Разместившись на новых местах и вступив в активное взаимодействие с местными (балтскими) племенами, эти три ветви в 20 – 30-х годах IX века создали собственное государственное объединение – Русский каганат. Видимо, их побудила к этому необходимость обороняться от посягательств со стороны Хазарского каганата, наиболее могущественной в то время державы в этой части мира. Видимо, Хазарский каганат, основной соперник, использовался как образец, а титул кагана, принятый главой нового союза племен, призван был подчеркнуть его независимое и равное положение по отношению к главе Хазарии. На существование Русского каганата указывают западные источники.
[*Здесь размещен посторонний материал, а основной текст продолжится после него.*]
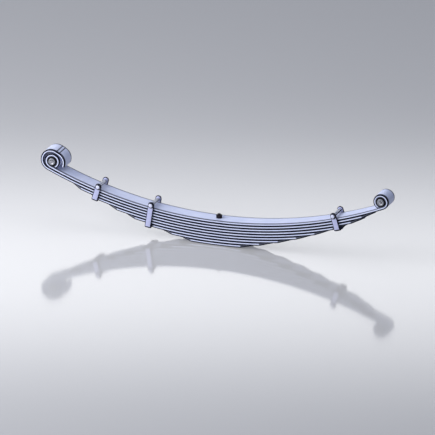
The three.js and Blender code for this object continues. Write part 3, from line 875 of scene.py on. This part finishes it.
def leaf_mesh(leaf, front, rear):
    """Joins the sections from the front end to the rear end and closes the ends."""
    stations = mirrored(front)[::-1] + rear
    bm = bmesh.new()
    shade_layer = bm.loops.layers.float.new("painted_shade_and_marks")
    unrolled_layer = bm.loops.layers.float_vector.new("unrolled")
    values = {}
    rings = []
    along = 0.0
    previous = None
    for place in stations:
        if previous is not None:
            along += (place["point"] - previous).length
        previous = place["point"]
        down = down_direction(place["angle"])
        upper_face = place["point"] - down * (LEAF_THICKNESS / 2)
        ring = []
        for y, n, dark in leaf_section(leaf, place):
            spot = upper_face + down * n
            vertex = bm.verts.new((spot.x, y, spot.y))
            depth = n + LEAF_NOISE_SHIFT * leaf
            values[vertex] = (dark, (along * MM, y * MM, depth * MM))
            ring.append(vertex)
        rings.append(ring)
    count = len(rings[0])
    for first, second in zip(rings, rings[1:]):
        for index in range(count):
            after = (index + 1) % count
            bm.faces.new((first[index], first[after], second[after], second[index]))
    bm.faces.new(rings[0][::-1])
    bm.faces.new(rings[-1])
    for face in bm.faces:
        for loop in face.loops:
            dark, unrolled = values[loop.vert]
            loop[shade_layer] = dark
            loop[unrolled_layer] = unrolled
    return from_bmesh(f"leaf_{leaf}", bm)


def seat_height(leaf):
    return (BOTTOM_RADIUS - middle_radius(leaf) - LEAF_THICKNESS / 2) * math.cos(SEAT_ANGLE)


def centre_hole(leaf):
    radius = (CENTRE_BOLT_DIAMETER + HOLE_CLEARANCE) / 2
    low = seat_height(leaf) - OVERRUN / 2
    return hole_cutter(radius, low, low + LEAF_THICKNESS + OVERRUN)


def head_recess():
    head = CENTRE_HEAD_DIAMETER / 2 + GAP
    shank = CENTRE_BOLT_DIAMETER / 2 + GAP
    return lathe("recess", [
        (0, -OVERRUN),
        (head, -OVERRUN),
        (head, CENTRE_HEAD_RIM + GAP),
        (shank, CENTRE_HEAD_DEPTH + GAP),
        (0, CENTRE_HEAD_DEPTH + GAP),
    ])


def rivet_hole(along, leaves):
    shank = (RIVET_DIAMETER + HOLE_CLEARANCE) / 2
    flare = (RIVET_FLARE_DIAMETER + HOLE_CLEARANCE) / 2
    hole = lathe("hole", [
        (0, -OVERRUN),
        (shank, -OVERRUN),
        (shank, LEAF_PITCH - RIVET_FLARE_DEPTH - GAP),
        (flare, LEAF_PITCH - GAP),
        (flare, LEAF_PITCH),
        (0, LEAF_PITCH),
    ], HOLE_STEPS)
    hole.data.transform(clip_frame(along) @ Matrix.Translation((0, 0, -leaves * LEAF_PITCH)))
    return hole


def make_leaf(leaf, node, front, rear):
    piece = leaf_mesh(leaf, front, rear)
    cut(piece, centre_hole(leaf))
    for _, along, leaves in CLIPS:
        if leaves == leaf:
            cut(piece, rivet_hole(along, leaves))
    if leaf == LEAF_COUNT:
        cut(piece, head_recess())
    finish_piece(piece, node, "spring", LEAF_PAINT)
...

Столица его, видимо, находилась в Киеве – хотя до последних десятилетий IX века Киев не имел даже своего Подола и представлял собой союз трех родовых поселков на горах. Даже если полянский князь действительно жил в одном из этих городков, то Киев стоит называть скорее резиденцией племенного князя, чем собственно столицей. Совершенно нормальное явление – и на Западе, и в Скандинавии короли помещались в своих усадьбах, а вовсе не в городах, что не мешало им управлять государствами. Так или иначе, других кандидатур в распоряжении науки нет, поэтому остановимся на Киеве. Стало быть, каганом звался киевский князь, глава днепровских русов.
Русский каганат просуществовал примерно полвека и в 60 – 70-х годах был разгромлен хазарами. Политическую самостоятельность сохранили только днепровские поляне, за которыми закрепилось название «русы». Кстати, именно после падения Русского каганата, начиная с последних десятилетий IX века, в Киеве появился Подол и город начал активно развиваться. Возможно, что такую возможность ему дал «худой мир» с Хазарским каганатом, открывший путь на восточные рынки для русских мехов и прочего. Остальные – северяне, донские славяне и часть вятичей – попали в зависимость от Хазарского каганата, из которой их освободили первые Рюриковичи. И еще в XI веке ходили на вятичей походами, пытаясь подчинить-таки это упрямое и обособленное племя «генеральной линии партии».